**Given exercise:** Go through the entries below and pick out every line with "that".

**Dataset excerpts:**
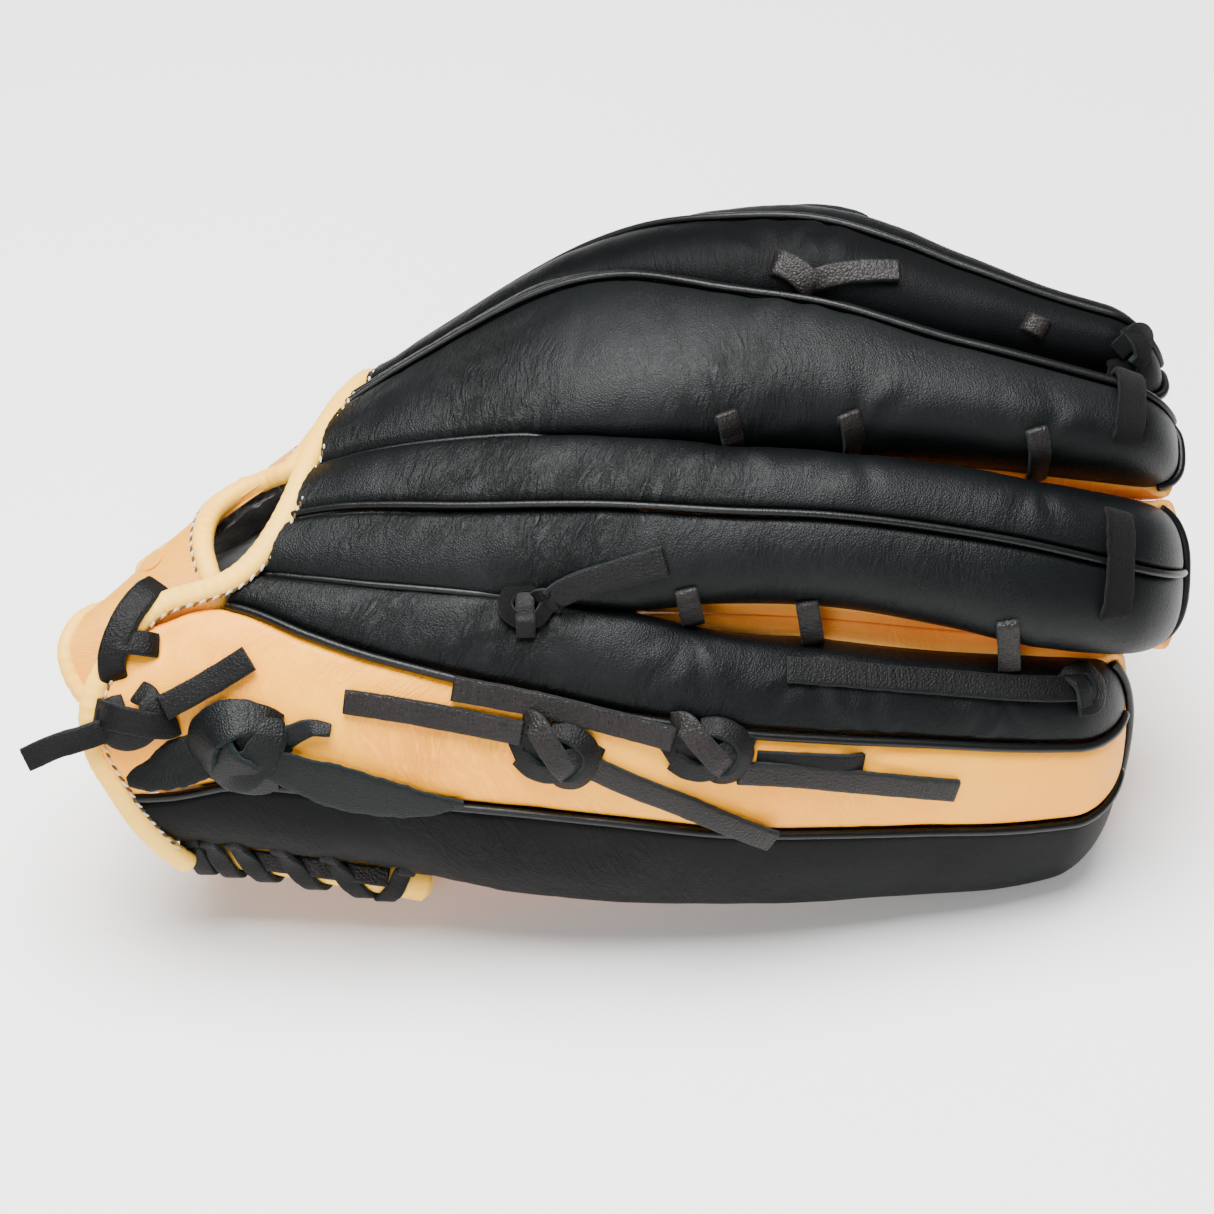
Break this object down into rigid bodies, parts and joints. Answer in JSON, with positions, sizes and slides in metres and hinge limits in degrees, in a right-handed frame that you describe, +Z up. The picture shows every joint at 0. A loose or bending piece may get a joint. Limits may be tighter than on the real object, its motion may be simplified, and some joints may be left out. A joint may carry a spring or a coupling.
{
  "type": "baseball glove",
  "caption": "Fielding baseball glove for the right hand, lying palm down, with laced fingers, a web, padded palm and a wrist strap, which folds shut at its heel.",
  "frame": {"origin": "Centre of the glove's bounding box, on the surface that it lies on", "axes": "+X from the heel to the fingertips, +Y from the little finger towards the thumb, +Z up out of the back of the glove"},
  "size_m": [0.3206, 0.2036, 0.1644],
  "materials": {
    "black_leather": "satin",
    "tan_leather": "satin",
    "black_welt": "satin",
    "felt": "matte",
    "lining_leather": "matte",
    "cream_binding": "satin",
    "rawhide_lace": "matte",
    "black_fleece": "matte",
    "brass": "satin"
  },
  "bodies": {
    "finger_side": {"pinky_back_panel": "black_leather", "pinky_side_panel": "tan_leather", "pinky_outer_panel": "black_leather", "pinky_inner_welt": "black_welt", "pinky_outer_welt": "black_welt", "ring_back_panel_middle_side": "black_leather", "ring_back_panel_pinky_side": "black_leather", "ring_welt": "black_welt", "middle_back_panel_index_side": "black_leather", "middle_back_panel_ring_side": "black_leather", "middle_welt": "black_welt", "index_back_panel_web_side": "black_leather", "index_back_panel_middle_side": "black_leather", "index_welt": "black_welt", "palm_leather_finger_side": "tan_leather", "palm_felt_finger_side": "felt", "palm_lining_finger_side": "lining_leather", "finger_pads": "felt", "pinky_heel_pad": "felt", "fingertip_piping": "black_welt", "back_binding_finger_side": "cream_binding", "palm_binding_finger_side": "cream_binding", "web_top_index_side": "black_leather", "web_post_index_side": "black_leather", "web_base_index_side": "tan_leather", "web_lacing_index_side": "rawhide_lace", "finger_gap_laces": "rawhide_lace", "fingertip_laces": "rawhide_lace", "pinky_tip_lace": "rawhide_lace", "finger_crotch_lace": "rawhide_lace", "side_laces": "rawhide_lace", "pinky_loop_strip": "black_leather", "heel_roll": "cream_binding", "heel_lace": "rawhide_lace", "strap_lace": "rawhide_lace", "strap_lace_knot": "rawhide_lace"},
    "thumb_side": {"thumb_back_panel": "black_leather", "thumb_side_panel": "tan_leather", "thumb_outer_panel": "black_leather", "thumb_inner_welt": "black_welt", "thumb_outer_welt": "black_welt", "palm_leather_thumb_side": "tan_leather", "palm_felt_thumb_side": "felt", "palm_lining_thumb_side": "lining_leather", "thumb_pad": "felt", "thumb_heel_pad": "felt", "thumb_tip_piping": "black_welt", "back_binding_thumb_side": "cream_binding", "palm_binding_thumb_side": "cream_binding", "wrist_strap": "tan_leather", "strap_fleece": "black_fleece", "strap_binding": "cream_binding", "strap_patch": "tan_leather", "strap_rivet": "brass", "web_top_thumb_side": "black_leather", "web_post_thumb_side": "black_leather", "web_base_thumb_side": "tan_leather", "web_lacing_thumb_side": "rawhide_lace"}
  },
  "joints": [
    {"name": "pocket_fold", "type": "hinge", "parent": "finger_side", "child": "thumb_side", "pos_m": [-0.12287, -0.01675, 0.06548], "axis": [-0.9169, -0.3644, -0.1632], "range_deg": [-3, 8], "stiffness_Nm_per_rad": 3}
  ]
}
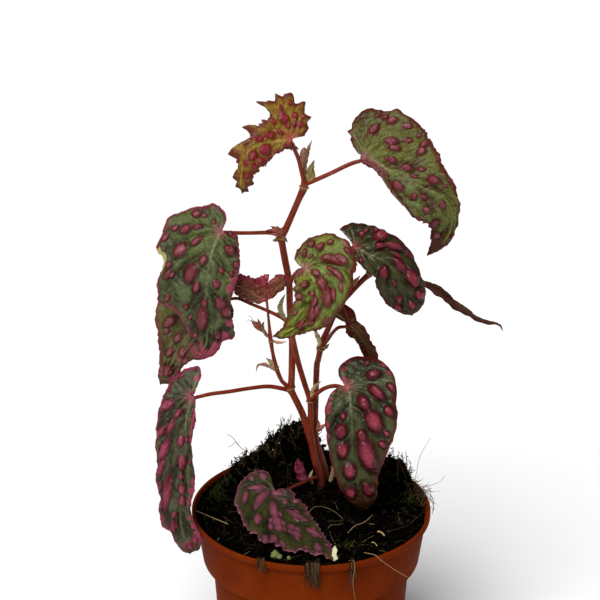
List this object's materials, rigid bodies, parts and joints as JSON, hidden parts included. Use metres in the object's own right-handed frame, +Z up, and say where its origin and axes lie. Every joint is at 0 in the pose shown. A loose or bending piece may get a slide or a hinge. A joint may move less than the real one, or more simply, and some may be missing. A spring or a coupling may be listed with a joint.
{
  "type": "potted begonia",
  "caption": "Potted begonia with red canes, toothed quilted leaves in dark green, olive and lime, and dark peat in a terracotta-coloured nursery pot.",
  "frame": {"origin": "centre of the underside of the pot", "axes": "+Z up; -Y is the side that the leaves turn their faces to, as pictured; +X to the right seen from there"},
  "size_m": [0.1494, 0.105, 0.2736],
  "materials": {
    "pot": "matte",
    "soil": "rough",
    "cane": "satin",
    "leaf_dark": "satin",
    "leaf_olive": "satin",
    "leaf_lime": "satin",
    "leaf_amber": "satin",
    "leaf_wine": "satin"
  },
  "bodies": {
    "root": {"pot": "pot", "soil": "soil", "stems_main": "cane", "stem_right": "cane", "leaf_top": "leaf_amber", "leaf_upper_right": "leaf_olive", "leaf_left_big": "leaf_dark", "leaf_left_mid": "leaf_olive", "leaf_left_low": "leaf_dark", "leaf_center": "leaf_lime", "leaf_right_dark": "leaf_dark", "leaf_right_tail": "leaf_wine", "leaf_fold_mid": "leaf_wine", "leaf_low_right": "leaf_dark", "leaf_soil": "leaf_dark", "leaf_young": "leaf_wine", "leaf_tiny": "leaf_wine"}
  },
  "joints": []
}
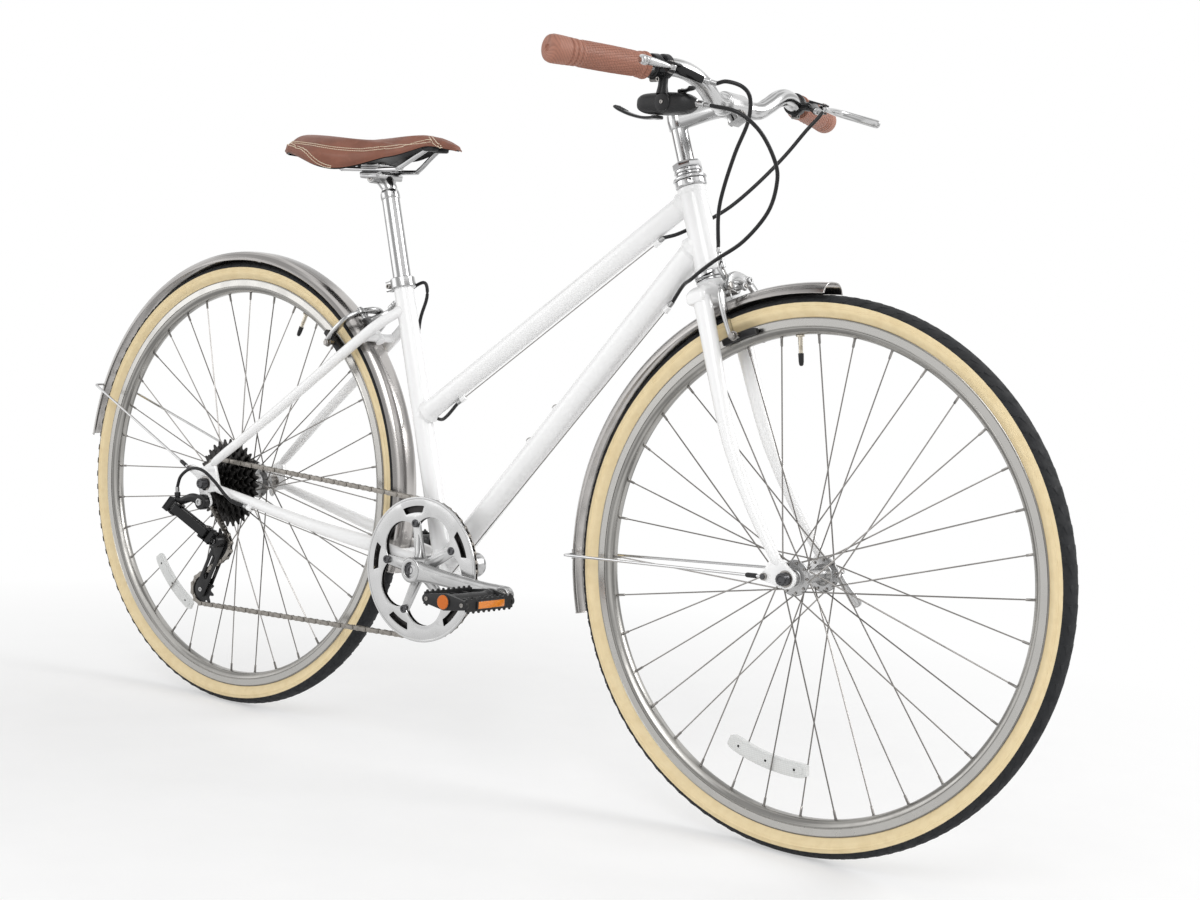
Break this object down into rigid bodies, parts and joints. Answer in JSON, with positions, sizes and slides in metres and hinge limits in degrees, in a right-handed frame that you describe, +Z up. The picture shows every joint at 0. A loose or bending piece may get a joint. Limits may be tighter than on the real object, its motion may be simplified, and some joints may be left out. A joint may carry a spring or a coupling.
{
  "type": "city bicycle",
  "caption": "Low-step city bicycle with sloping tubes, rim brakes, swept bars, metal fenders, a guarded chainring and a derailleur drive.",
  "frame": {"origin": "centre of the bounding box at the floor under the tyres", "axes": "+X forwards, +Y to the rider's left, +Z up"},
  "size_m": [1.733, 0.6344, 0.9609],
  "materials": {
    "frame_paint": "gloss white paint",
    "alloy": "polished",
    "steel": "chromed",
    "black": "satin black",
    "black_steel": "black oxide on steel",
    "thread": "pale waxed thread",
    "tyre_wall": "cream side wall",
    "amber": "amber reflex lens",
    "grip": "grained brown",
    "tyre": "matt",
    "housing": "gloss black sleeve",
    "saddle": "brown, with pale double seams",
    "chain": "oiled",
    "lens": "clear reflex lens"
  },
  "bodies": {
    "frame": {"frame": "frame_paint", "head_cup_upper": "steel", "seat_clamp": "alloy", "rear_fender": "alloy", "rear_fender_stay": "alloy", "rear_axle": "steel", "chain": "chain", "rear_brake_front_housing": "housing", "rear_brake_cable": "housing", "shift_front_housing": "housing", "shift_cable": "housing"},
    "steering": {"fork": "frame_paint", "headset_locknut": "steel", "stem": "alloy", "handlebar": "alloy", "grip_right": "grip", "grip_left": "grip", "brake_bracket_right": "black", "brake_bracket_left": "black", "shifter_body": "black", "front_fender": "alloy", "front_fender_stay": "alloy", "front_axle": "steel", "front_brake_housing": "housing"},
    "front_wheel": {"front_tyre": "tyre", "front_rim": "alloy", "front_hub_and_spokes": "steel", "front_reflector": "lens"},
    "rear_wheel": {"rear_tyre": "tyre", "rear_rim": "alloy", "rear_hub_and_spokes": "steel", "rear_reflector": "lens"},
    "crankset": {"chainring": "alloy", "chain_guard": "alloy", "right_crank": "alloy", "left_crank": "alloy", "crank_axle": "steel"},
    "freewheel": {"cassette": "black_steel"},
    "right_pedal": {"right_pedal": "black"},
    "left_pedal": {"left_pedal": "black"},
    "right_lever": {"brake_lever_right": "steel"},
    "left_lever": {"brake_lever_left": "steel"},
    "front_centre_arm": {"front_caliper_centre_arm": "alloy"},
    "front_side_arm": {"front_caliper_side_arm": "alloy"},
    "rear_centre_arm": {"rear_caliper_centre_arm": "alloy"},
    "rear_side_arm": {"rear_caliper_side_arm": "alloy"},
    "thumb_lever": {"thumb_lever": "black"},
    "release_trigger": {"release_trigger": "black"},
    "derailleur": {"derailleur_body": "black"},
    "outer_link": {"outer_link": "steel"},
    "inner_link": {"inner_link": "steel"},
    "pulley_knuckle": {"p_knuckle": "black"},
    "cage": {"cage": "black"},
    "guide_pulley": {"guide_pulley": "black"},
    "tension_pulley": {"tension_pulley": "black"},
    "front_qr": {"front_qr_lever": "steel"},
    "rear_qr": {"rear_qr_lever": "steel"},
    "seat": {"seatpost": "alloy", "saddle": "saddle", "saddle_rails": "steel"}
  },
  "joints": [
    {"name": "steering_turn", "type": "hinge", "parent": "frame", "child": "steering", "pos_m": [0.3388, 0, 0.70978], "axis": [-0.3371, 0, 0.9415], "range_deg": [-50, 50], "deforming": ["rear_brake_front_housing", "shift_front_housing"]},
    {"name": "front_wheel_spin", "type": "hinge", "parent": "steering", "child": "front_wheel", "pos_m": [0.52146, 0, 0.345], "axis": [0, 1, 0], "continuous": true},
    {"name": "rear_wheel_spin", "type": "hinge", "parent": "frame", "child": "rear_wheel", "pos_m": [-0.50914, 0, 0.345], "axis": [0, 1, 0], "continuous": true},
    {"name": "crank_turn", "type": "hinge", "parent": "frame", "child": "crankset", "pos_m": [-0.07473, 0, 0.272], "axis": [0, 1, 0], "continuous": true, "deforming": ["chain"]},
    {"name": "freewheel_turn", "type": "hinge", "parent": "frame", "child": "freewheel", "pos_m": [-0.50914, 0, 0.345], "axis": [0, 1, 0], "continuous": true},
    {"name": "right_pedal_spin", "type": "hinge", "parent": "crankset", "child": "right_pedal", "pos_m": [0.09495, -0.139, 0.26162], "axis": [0, 1, 0], "continuous": true},
    {"name": "left_pedal_spin", "type": "hinge", "parent": "crankset", "child": "left_pedal", "pos_m": [-0.24442, 0.139, 0.28238], "axis": [0, 1, 0], "continuous": true},
    {"name": "right_lever_pull", "type": "hinge", "parent": "steering", "child": "right_lever", "pos_m": [0.38042, -0.176, 0.93996], "axis": [-0.2531, 0, -0.9674], "range_deg": [0, 20], "stiffness_Nm_per_rad": 0.4, "springref_deg": -8.59, "deforming": ["front_brake_housing"]},
    {"name": "left_lever_pull", "type": "hinge", "parent": "steering", "child": "left_lever", "pos_m": [0.38042, 0.176, 0.93996], "axis": [0.2531, 0, 0.9674], "range_deg": [0, 20], "stiffness_Nm_per_rad": 0.4, "springref_deg": -8.59, "deforming": ["rear_brake_cable"]},
    {"name": "front_centre_arm_turn", "type": "hinge", "parent": "steering", "child": "front_centre_arm", "pos_m": [0.38382, 0, 0.69085], "axis": [0.9415, 0, 0.3371], "range_deg": [0, 2.2]},
    {"name": "front_side_arm_turn", "type": "hinge", "parent": "steering", "child": "front_side_arm", "pos_m": [0.38079, 0.019, 0.69932], "axis": [-0.9415, 0, -0.3371], "range_deg": [0, 1.95]},
    {"name": "rear_centre_arm_turn", "type": "hinge", "parent": "frame", "child": "rear_centre_arm", "pos_m": [-0.25973, 0, 0.61567], "axis": [-0.6656, 0, 0.7463], "range_deg": [0, 2.2]},
    {"name": "rear_side_arm_turn", "type": "hinge", "parent": "frame", "child": "rear_side_arm", "pos_m": [-0.25301, -0.019, 0.62167], "axis": [0.6656, 0, -0.7463], "range_deg": [0, 2.2]},
    {"name": "thumb_lever_push", "type": "hinge", "parent": "steering", "child": "thumb_lever", "pos_m": [0.33542, -0.135, 0.88676], "axis": [0, 0, -1], "range_deg": [0, 30], "stiffness_Nm_per_rad": 0.1, "springref_deg": -5.73},
    {"name": "release_trigger_pull", "type": "hinge", "parent": "steering", "child": "release_trigger", "pos_m": [0.37142, -0.137, 0.91746], "axis": [0, 0, -1], "range_deg": [0, 15], "stiffness_Nm_per_rad": 0.1, "springref_deg": -5.73},
    {"name": "derailleur_hang", "type": "hinge", "parent": "frame", "child": "derailleur", "pos_m": [-0.50514, -0.0705, 0.317], "axis": [0, 1, 0], "range_deg": [0, 18], "stiffness_Nm_per_rad": 2, "springref_deg": -20.05, "deforming": ["shift_cable"]},
    {"name": "outer_link_swing", "type": "hinge", "parent": "derailleur", "child": "outer_link", "pos_m": [-0.54793, -0.09697, 0.30211], "axis": [0.4234, 0.327, 0.8449], "range_deg": [-14, 20], "stiffness_Nm_per_rad": 3},
    {"name": "inner_link_swing", "type": "hinge", "parent": "derailleur", "child": "inner_link", "pos_m": [-0.55449, -0.08308, 0.30002], "axis": [0.4234, 0.327, 0.8449], "range_deg": [-14, 20]},
    {"name": "knuckle_swing", "type": "hinge", "parent": "outer_link", "child": "pulley_knuckle", "pos_m": [-0.49986, -0.07894, 0.27104], "axis": [0.4234, 0.327, 0.8449], "range_deg": [-20, 14]},
    {"name": "cage_swing", "type": "hinge", "parent": "pulley_knuckle", "child": "cage", "pos_m": [-0.49114, -0.045, 0.258], "axis": [0, 1, 0], "range_deg": [-25, 25], "stiffness_Nm_per_rad": 2},
    {"name": "guide_pulley_spin", "type": "hinge", "parent": "cage", "child": "guide_pulley", "pos_m": [-0.49774, -0.045, 0.25], "axis": [0, 1, 0], "continuous": true},
    {"name": "tension_pulley_spin", "type": "hinge", "parent": "cage", "child": "tension_pulley", "pos_m": [-0.53216, -0.045, 0.17613], "axis": [0, 1, 0], "continuous": true},
    {"name": "front_qr_open", "type": "hinge", "parent": "steering", "child": "front_qr", "pos_m": [0.52146, 0.0693, 0.345], "axis": [0.829, 0, 0.5593], "range_deg": [0, 160]},
    {"name": "rear_qr_open", "type": "hinge", "parent": "frame", "child": "rear_qr", "pos_m": [-0.50914, 0.0868, 0.345], "axis": [0.5101, 0, -0.8601], "range_deg": [0, 160]},
    {"name": "seat_height", "type": "slide", "parent": "frame", "child": "seat", "axis": [-0.2857, 0, 0.9583], "range_m": [-0.12, 0.06]}
  ],
  "couplings": [
    {"joint": "freewheel_turn", "follows": "crank_turn", "ratio": 2.6667},
    {"joint": "guide_pulley_spin", "follows": "crank_turn", "ratio": -4.3636},
    {"joint": "tension_pulley_spin", "follows": "crank_turn", "ratio": 4.3636},
    {"joint": "front_centre_arm_turn", "follows": "right_lever_pull", "ratio": 0.104},
    {"joint": "front_side_arm_turn", "follows": "right_lever_pull", "ratio": 0.092},
    {"joint": "rear_centre_arm_turn", "follows": "left_lever_pull", "ratio": 0.104},
    {"joint": "rear_side_arm_turn", "follows": "left_lever_pull", "ratio": 0.092},
    {"joint": "inner_link_swing", "follows": "outer_link_swing", "ratio": 1},
    {"joint": "knuckle_swing", "follows": "outer_link_swing", "ratio": -1}
  ]
}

**Exercise result:**
Break this object down into rigid bodies, parts and joints. Answer in JSON, with positions, sizes and slides in metres and hinge limits in degrees, in a right-handed frame that you describe, +Z up. The picture shows every joint at 0. A loose or bending piece may get a joint. Limits may be tighter than on the real object, its motion may be simplified, and some joints may be left out. A joint may carry a spring or a coupling.
  "frame": {"origin": "Centre of the glove's bounding box, on the surface that it lies on", "axes": "+X from the heel to the fingertips, +Y from the little finger towards the thumb, +Z up out of the back of the glove"},
  "frame": {"origin": "centre of the underside of the pot", "axes": "+Z up; -Y is the side that the leaves turn their faces to, as pictured; +X to the right seen from there"},
Break this object down into rigid bodies, parts and joints. Answer in JSON, with positions, sizes and slides in metres and hinge limits in degrees, in a right-handed frame that you describe, +Z up. The picture shows every joint at 0. A loose or bending piece may get a joint. Limits may be tighter than on the real object, its motion may be simplified, and some joints may be left out. A joint may carry a spring or a coupling.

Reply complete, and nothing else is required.